**Short problem**
Check every line of the data below for the string "Write", and copy the ones that hold it.

>>>

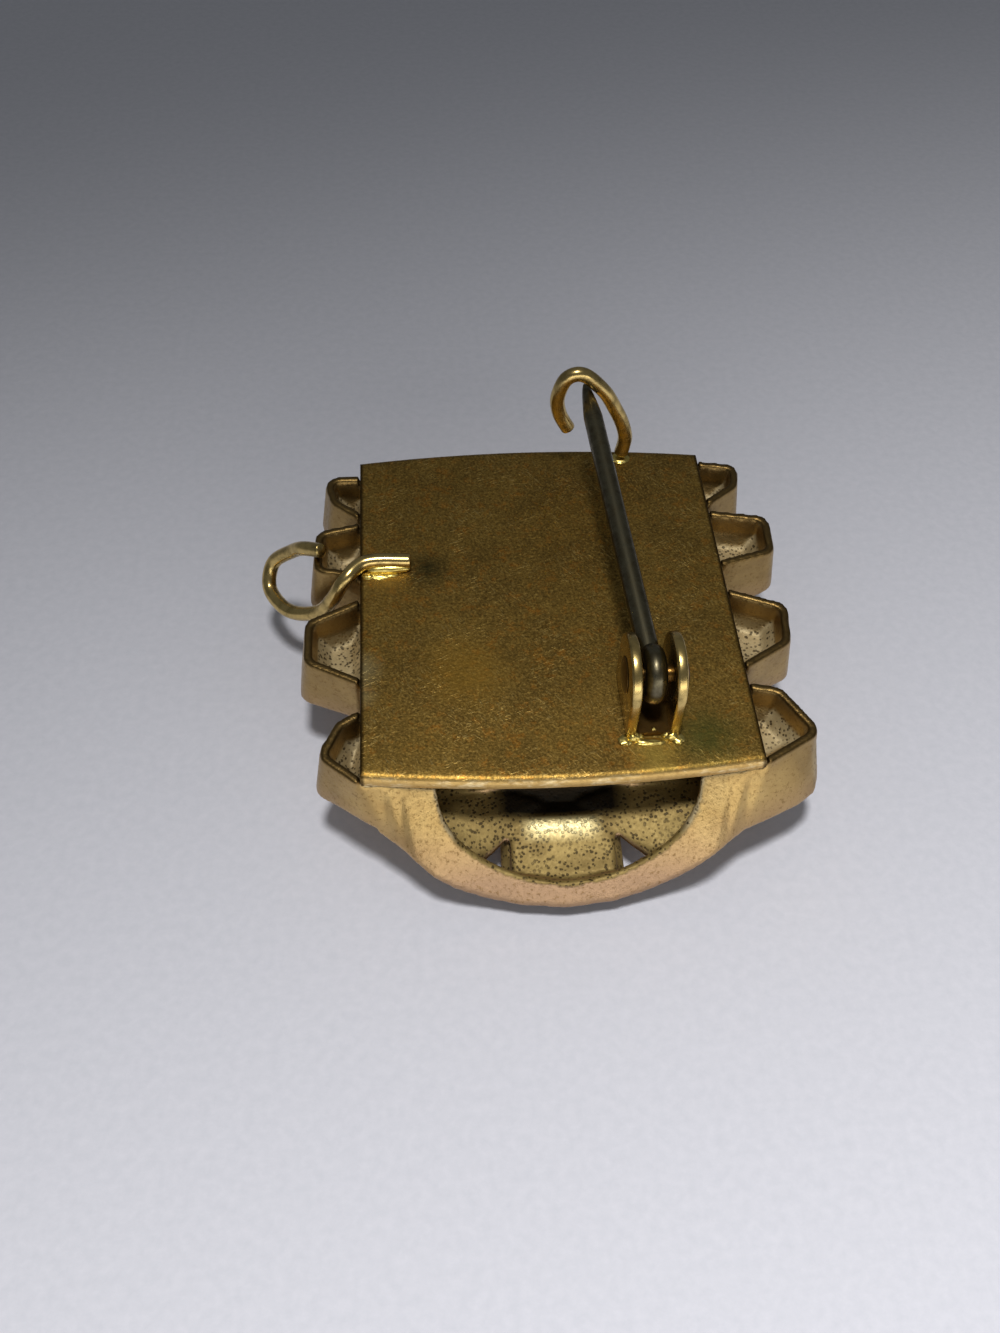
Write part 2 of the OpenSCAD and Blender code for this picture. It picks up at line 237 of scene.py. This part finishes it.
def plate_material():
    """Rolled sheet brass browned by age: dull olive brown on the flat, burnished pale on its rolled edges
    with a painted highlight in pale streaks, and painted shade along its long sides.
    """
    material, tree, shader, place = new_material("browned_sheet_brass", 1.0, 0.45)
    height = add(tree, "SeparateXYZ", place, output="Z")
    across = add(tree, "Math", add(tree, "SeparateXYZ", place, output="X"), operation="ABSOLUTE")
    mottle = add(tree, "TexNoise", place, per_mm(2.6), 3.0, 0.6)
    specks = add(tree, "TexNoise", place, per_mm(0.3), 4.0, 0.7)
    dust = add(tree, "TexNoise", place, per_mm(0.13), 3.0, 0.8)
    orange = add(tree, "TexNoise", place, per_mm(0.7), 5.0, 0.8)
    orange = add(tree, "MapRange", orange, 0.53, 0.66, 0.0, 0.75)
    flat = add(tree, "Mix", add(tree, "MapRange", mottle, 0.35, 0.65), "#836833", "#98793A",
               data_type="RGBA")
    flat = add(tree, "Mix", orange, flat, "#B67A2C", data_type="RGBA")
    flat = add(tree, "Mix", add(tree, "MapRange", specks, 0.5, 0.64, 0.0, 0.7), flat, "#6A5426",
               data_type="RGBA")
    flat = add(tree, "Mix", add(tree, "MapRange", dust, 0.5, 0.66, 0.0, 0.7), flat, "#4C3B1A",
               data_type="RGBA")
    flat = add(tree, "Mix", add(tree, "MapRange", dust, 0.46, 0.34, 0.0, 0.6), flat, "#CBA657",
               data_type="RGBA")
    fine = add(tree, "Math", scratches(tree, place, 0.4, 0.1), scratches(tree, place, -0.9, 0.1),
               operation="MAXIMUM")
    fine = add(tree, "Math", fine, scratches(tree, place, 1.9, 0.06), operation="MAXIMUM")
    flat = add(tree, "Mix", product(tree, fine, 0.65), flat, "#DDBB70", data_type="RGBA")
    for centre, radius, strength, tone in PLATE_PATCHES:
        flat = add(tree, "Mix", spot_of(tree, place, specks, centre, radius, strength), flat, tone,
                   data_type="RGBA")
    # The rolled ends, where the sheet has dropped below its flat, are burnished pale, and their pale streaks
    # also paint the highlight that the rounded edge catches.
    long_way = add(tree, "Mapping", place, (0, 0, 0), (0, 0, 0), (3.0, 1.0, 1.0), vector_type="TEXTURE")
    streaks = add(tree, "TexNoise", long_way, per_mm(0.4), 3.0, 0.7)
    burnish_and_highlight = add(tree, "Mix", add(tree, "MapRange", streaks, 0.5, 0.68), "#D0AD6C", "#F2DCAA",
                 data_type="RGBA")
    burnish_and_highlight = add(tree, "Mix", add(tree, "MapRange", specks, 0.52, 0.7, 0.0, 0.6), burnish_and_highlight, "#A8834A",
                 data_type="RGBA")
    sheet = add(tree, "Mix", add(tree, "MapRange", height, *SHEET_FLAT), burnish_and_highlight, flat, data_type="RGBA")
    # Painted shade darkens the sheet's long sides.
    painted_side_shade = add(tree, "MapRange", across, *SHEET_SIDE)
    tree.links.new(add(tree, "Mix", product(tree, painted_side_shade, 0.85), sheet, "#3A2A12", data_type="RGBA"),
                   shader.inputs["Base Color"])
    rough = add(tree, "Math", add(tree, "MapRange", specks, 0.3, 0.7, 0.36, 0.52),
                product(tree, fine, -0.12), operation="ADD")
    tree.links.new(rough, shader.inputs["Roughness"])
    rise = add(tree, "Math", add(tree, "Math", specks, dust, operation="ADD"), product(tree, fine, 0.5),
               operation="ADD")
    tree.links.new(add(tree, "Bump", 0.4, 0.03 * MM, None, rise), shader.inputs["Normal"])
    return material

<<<
>>>

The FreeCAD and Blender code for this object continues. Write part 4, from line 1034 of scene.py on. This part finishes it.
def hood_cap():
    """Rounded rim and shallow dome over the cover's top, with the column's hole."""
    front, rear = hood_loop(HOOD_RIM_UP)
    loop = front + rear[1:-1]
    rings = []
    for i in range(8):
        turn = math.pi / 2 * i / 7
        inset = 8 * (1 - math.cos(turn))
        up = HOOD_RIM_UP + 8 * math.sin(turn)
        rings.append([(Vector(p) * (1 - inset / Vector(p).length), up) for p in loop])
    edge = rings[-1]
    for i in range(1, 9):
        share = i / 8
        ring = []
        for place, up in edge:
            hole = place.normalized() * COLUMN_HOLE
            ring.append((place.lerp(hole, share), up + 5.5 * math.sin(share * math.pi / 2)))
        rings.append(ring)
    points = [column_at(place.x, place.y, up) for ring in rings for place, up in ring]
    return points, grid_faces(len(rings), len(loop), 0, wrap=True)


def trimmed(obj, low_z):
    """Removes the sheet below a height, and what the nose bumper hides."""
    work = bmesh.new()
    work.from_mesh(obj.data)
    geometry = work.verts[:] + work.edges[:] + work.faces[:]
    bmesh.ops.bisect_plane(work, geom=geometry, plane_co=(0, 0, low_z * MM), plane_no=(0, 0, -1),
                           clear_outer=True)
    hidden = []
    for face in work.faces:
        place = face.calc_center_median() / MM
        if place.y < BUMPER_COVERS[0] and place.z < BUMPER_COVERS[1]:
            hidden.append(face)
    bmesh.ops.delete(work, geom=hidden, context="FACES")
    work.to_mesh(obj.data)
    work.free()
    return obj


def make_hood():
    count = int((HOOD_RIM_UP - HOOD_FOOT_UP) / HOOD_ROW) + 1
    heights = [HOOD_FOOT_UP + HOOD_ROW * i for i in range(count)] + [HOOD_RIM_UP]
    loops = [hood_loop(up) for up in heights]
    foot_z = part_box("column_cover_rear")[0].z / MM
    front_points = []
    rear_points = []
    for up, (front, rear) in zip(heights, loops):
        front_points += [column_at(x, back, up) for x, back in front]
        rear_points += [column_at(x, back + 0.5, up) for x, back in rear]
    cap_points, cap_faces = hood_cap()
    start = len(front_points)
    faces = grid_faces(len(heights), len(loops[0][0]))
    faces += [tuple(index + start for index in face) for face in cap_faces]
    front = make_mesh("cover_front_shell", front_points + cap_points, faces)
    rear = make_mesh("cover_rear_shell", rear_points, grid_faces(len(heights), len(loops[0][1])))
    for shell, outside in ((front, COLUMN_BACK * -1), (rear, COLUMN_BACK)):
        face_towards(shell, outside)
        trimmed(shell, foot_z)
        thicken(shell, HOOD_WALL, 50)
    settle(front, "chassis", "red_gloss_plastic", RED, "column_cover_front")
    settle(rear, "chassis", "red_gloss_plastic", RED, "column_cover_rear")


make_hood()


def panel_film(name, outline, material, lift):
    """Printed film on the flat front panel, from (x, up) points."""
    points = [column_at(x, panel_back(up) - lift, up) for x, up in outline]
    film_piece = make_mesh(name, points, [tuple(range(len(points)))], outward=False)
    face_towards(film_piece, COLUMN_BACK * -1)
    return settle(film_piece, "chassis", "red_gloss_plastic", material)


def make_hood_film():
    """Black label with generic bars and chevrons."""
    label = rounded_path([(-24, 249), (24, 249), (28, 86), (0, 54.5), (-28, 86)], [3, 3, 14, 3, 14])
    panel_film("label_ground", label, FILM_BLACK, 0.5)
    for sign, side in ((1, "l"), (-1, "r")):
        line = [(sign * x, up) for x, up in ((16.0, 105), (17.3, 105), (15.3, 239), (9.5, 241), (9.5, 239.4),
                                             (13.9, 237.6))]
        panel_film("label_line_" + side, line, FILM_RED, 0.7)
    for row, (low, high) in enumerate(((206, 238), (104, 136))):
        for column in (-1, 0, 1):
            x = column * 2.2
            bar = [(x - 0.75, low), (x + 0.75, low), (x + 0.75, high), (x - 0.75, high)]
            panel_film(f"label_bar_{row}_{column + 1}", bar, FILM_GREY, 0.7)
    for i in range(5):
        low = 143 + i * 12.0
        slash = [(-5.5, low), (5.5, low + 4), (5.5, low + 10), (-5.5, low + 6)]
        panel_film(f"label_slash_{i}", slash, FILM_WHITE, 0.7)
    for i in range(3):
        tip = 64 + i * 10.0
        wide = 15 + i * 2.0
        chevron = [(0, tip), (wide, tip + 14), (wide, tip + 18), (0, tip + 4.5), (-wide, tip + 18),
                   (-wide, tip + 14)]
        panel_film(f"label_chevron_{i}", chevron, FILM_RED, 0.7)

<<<
>>>

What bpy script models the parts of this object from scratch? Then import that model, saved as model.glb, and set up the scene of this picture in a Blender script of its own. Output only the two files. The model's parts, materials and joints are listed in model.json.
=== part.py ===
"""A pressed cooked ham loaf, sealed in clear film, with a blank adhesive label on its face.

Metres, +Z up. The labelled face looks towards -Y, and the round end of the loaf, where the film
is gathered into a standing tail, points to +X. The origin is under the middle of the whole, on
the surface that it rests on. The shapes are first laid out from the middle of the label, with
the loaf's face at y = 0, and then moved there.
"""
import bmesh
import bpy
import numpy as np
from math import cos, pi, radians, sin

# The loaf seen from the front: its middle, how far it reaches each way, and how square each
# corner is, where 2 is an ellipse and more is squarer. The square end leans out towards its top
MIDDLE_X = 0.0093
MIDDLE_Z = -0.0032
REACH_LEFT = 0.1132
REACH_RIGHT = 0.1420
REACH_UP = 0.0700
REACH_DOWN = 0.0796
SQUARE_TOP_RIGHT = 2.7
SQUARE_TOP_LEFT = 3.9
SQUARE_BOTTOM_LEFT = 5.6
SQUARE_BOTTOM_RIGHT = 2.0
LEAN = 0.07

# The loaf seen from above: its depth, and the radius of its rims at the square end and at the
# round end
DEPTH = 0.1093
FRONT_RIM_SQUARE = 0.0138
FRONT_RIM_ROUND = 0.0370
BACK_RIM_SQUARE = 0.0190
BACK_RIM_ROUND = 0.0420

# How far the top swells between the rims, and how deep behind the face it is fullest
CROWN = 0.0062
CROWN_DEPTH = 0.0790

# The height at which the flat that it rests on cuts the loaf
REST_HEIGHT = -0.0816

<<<

**Reply**
Write part 2 of the OpenSCAD and Blender code for this picture. It picks up at line 237 of scene.py. This part finishes it.
The FreeCAD and Blender code for this object continues. Write part 4, from line 1034 of scene.py on. This part finishes it.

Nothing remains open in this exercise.